Q: Some people who have never read Amish fiction usually have a certain perception of the genre without giving it a chance. What would you say to encourage new readers to branch out and try the Amish of Summer Grove series?

I would say they may be missing out on some of the best reads of their lives. In any genre, there are different types of books. I’d like to think this series goes deeper than most and leaves readers breathless, thinking they were going on one journey and discovering they went on an entirely different one. I enter the Amish world and lift the veil of presupposition, not showing readers what they expected to see, but showing them a very different reality – one I hope builds faith inside their own lives.

The Amish way of life challenges us to consider more than the mantra of self-discovery and self-rule. When we get a peek into their way of life, we can begin to understand how and why they put sacrificial action behind their beliefs. At the same time, we take a journey into a world that struggles to uphold all the previous generation upheld. The heart cry of the faithful in every generation, whether Amish or Englisch (non-Amish/non-Plain), is to do what is best for the family, the faith community and those we influence. We learn how the Amish pass their faithfulness from one generation to the next while we see the weaknesses of trying to have too tight of a grip on the next generation. The determination and struggles of the Amish are a clear depiction of our struggle with the world around us.

 

Q: Gathering the Threads is the third and final book in your Amish of Summer Grove series. Is it difficult for you to end a series and leave the characters behind?

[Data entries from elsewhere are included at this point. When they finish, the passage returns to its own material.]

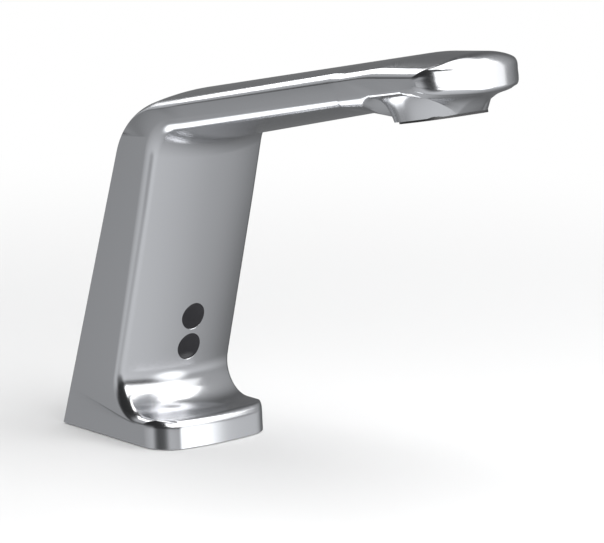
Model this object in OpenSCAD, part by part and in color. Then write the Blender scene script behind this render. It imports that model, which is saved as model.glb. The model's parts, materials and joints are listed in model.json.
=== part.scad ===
// Deck-mounted sensor tap: a hollow one-piece cast body that leans forward over a short toe and
// carries a rising spout. Inside stand an infrared sensor, a pilot valve and the waterway.
// Origin: on the deck, on the axis of the mounting shank. X is width, the spout points to -Y.

/* [Body] */
// Width of the column and the foot
body_w = 48; // [46:1:52]
// Deck footprint behind the shank's axis
base_back = 27.8; // [26.8:0.5:30]
// Deck footprint in front of the shank's axis
base_front = 27.8; // [26.8:0.5:30]
// Depth of the column on its centre line, at the deck
column_d = 31.5; // [30.5:0.5:33]
// Forward lean of the column's back, in degrees
back_lean = 17.5; // [17:0.1:18]
// Forward lean of the column's front, in degrees
front_lean = 12.7; // [12.3:0.1:13.1]
// Height of the spout's top line above the shank's axis
top_h = 113.95; // [112:0.5:118]
// Radius of the shoulder
shoulder_r = 26; // [22:1:28]
// Radius of the bend under the spout, along the side faces
bend_side_r = 14.5; // [12:0.5:16]
// Radius of the bend under the spout, on the centre line
bend_r = 8.8; // [7:0.2:10]
// Wall of the casting
wall = 2.8; // [2.4:0.1:3]
// Rounding of the long edges
edge_r = 2.6; // [2:0.1:3]
// Swell of the column's front over its side edges
front_crown = 5.8; // [5:0.1:6.2]
// Swell of the spout's top over its side edges
top_crown = 2.5; // [2:0.1:3]

/* [Foot] */
// Height of the toe
toe_h = 10; // [9:0.5:12]
// Radius of the blend between toe and column
toe_blend_r = 11; // [9:0.5:12]
// Rounding of the toe's top front edge
toe_edge_r = 3.2; // [2:0.2:4]
// Radius of the toe's corners, seen from above
toe_corner_r = 8.5; // [7:0.5:10]
// Swell of the toe's front, seen from above
toe_crown = 3; // [2:0.5:4]
// How far the toe's front flares out at the deck
toe_flare = 0.6; // [0.2:0.1:1]

/* [Spout] */
// Distance from the shank's axis to the spout's end face
reach = 155.2; // [152:0.5:162]
// Width of the spout at its end
tip_w = 39.2; // [38:0.2:42]
// Height of the spout on its centre line, over the shank's axis
spout_t = 18.8; // [18.4:0.1:20]
// Rise of the spout's top, in degrees
top_rise = 12.8; // [12.4:0.1:13.2]
// Rise of the spout's underside on the centre line, in degrees
under_rise = 14.1; // [13.7:0.1:14.5]
// Rise of the side face's lower edge, in degrees
side_rise = 12.1; // [11.7:0.1:12.5]
// Height of the flat side face over the shank's axis
side_face = 3.3; // [3:0.1:3.6]
// Height of the end face
end_h = 11.6; // [11:0.2:13]
// Rounding of the end's top edge
tip_r = 6; // [4:0.5:7]
// Swell of the end face, seen from above
tip_crown = 7; // [6:0.5:8]
// Radius of the end's corners, seen from above
tip_corner_r = 5.6; // [4.6:0.2:6]

/* [Nozzle] */
// Distance from the shank's axis to the nozzle's centre
nozzle_s = 135.5; // [133:0.5:138]
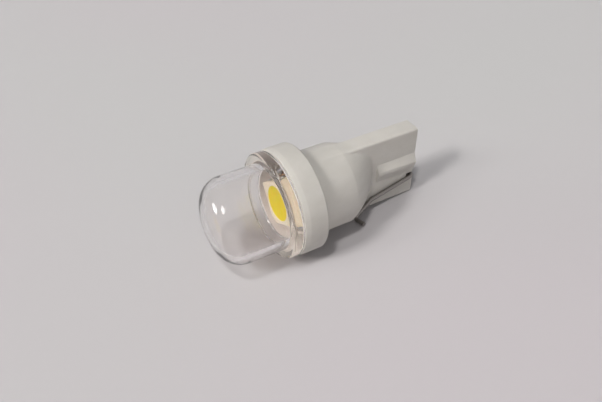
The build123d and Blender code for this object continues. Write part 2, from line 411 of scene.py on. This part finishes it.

Yes and no. After three books there are many pieces to put together and many facets of the story to juggle and remember. It’s a bit of a relief to get to start a fresh story, but at the same time, it feels like I’m saying good-bye to close friends. How can I not write any more about Ari, Quill and Skylar? Possible spin-offs about their future lives fill my mind when I close my eyes at night, even though it’s not feasible to bring those to the page right now. The good thing about book-friends is they are always there on the page and in my heart whenever I want to visit them.

 

Q: Can you share a little bit about the book you are you writing next?

I just finished writing my first non-Amish novella with my daughter-in-law, Erin. It comes out in October and is titled The Gift of Christmas Past. I’m currently writing a full-length non-Amish book that will release in the fall of 2018. Its working title is Soft Dusks and Noonday Fire, and the setting will be the beautiful St. Simons Island, Georgia. I have an amusing, spunky cast of characters I think my readers will enjoy getting to know.